I'm writing tomorrow's editorial on this subject and thinking about using an analogy from "Catch 22." There is an episode in which Major Major is trying to get Yossarian to go along with Col. Catchcart's plan for "just four more missions," and Yossarian says he isn't going to fly them. It's clear that our side is going to win this war, whether I go up and die or not, he says. A lot of people are going to die, and a lot are going to survive and have fun. I choose not to be one of the ones who die. Let somebody else die. "But, Yossarian," Major Major objects, "What if everybody on our side felt that way?" Well, Yossarian answers, "I'd certainly be a fool to feel any other way, wouldn't I?"

At some point -- and maybe we've reached it -- gambling becomes such an accepted part of the state culture that it's pointless to continue to object to it, on moral or any other grounds.

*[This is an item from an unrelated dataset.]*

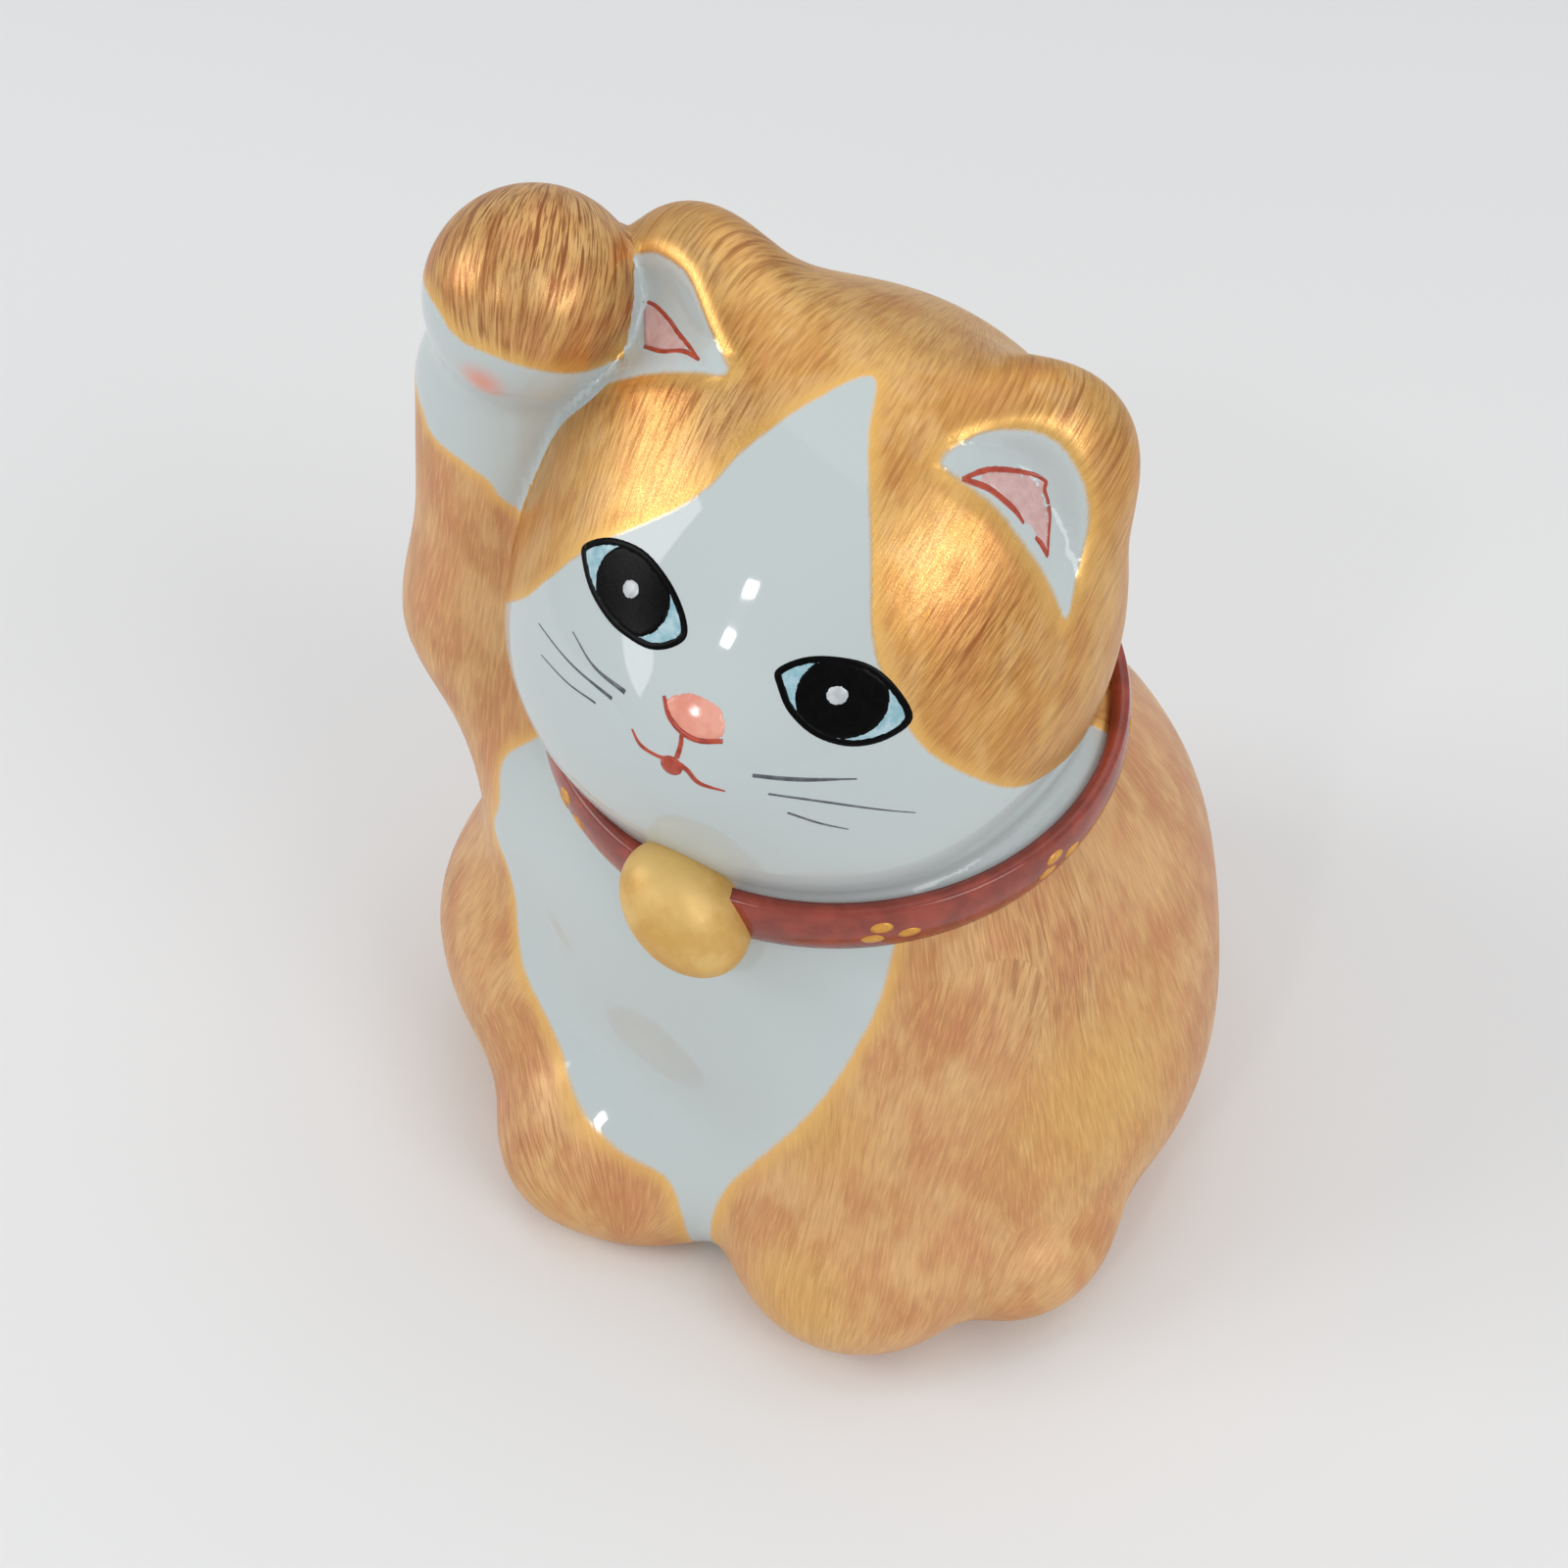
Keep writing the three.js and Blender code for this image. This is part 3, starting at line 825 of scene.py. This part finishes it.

Beyond that point, there will be only the people who profit from gambling and the few hardy fools who aren't getting their cut of the take.

Comments

Bob G.
Mon, 12/15/2008 - 2:08pm

Leo, you must have been listening at our house...when I read about the Henry "initiative" towards gambling, I said the same thing to my wife (the Catch-22 thing).

When you're in tough economic times, what's the BEST thing to do (rather than SAVE money like many are doing)?
Why, bring GAMBLING to town...so those poor, broke and badly bent folks can REALLY lose that house in style...!

Yepper, makes damn fine sense.
(to someone)

Not me.
Can't wait to read the article.

;)

gadly
Tue, 12/16/2008 - 12:14am

Gambling, like drinking and like doing drugs, is an avocation best left to fools. But you know and I know that "fools go where wise men fear to tread."

I do not put myself in the "wise man" category but "wise-ass" fits. The last place that I want to be is between a fool and his gold because they will soon part without my help.

In the best Libertarian spirit I can muster, I say let them alone, let nature take its course. If it is legal, the Mayor and his buds from Piere's can do as they like as long as they understand that the City swiped money from this town's citizens for the last time.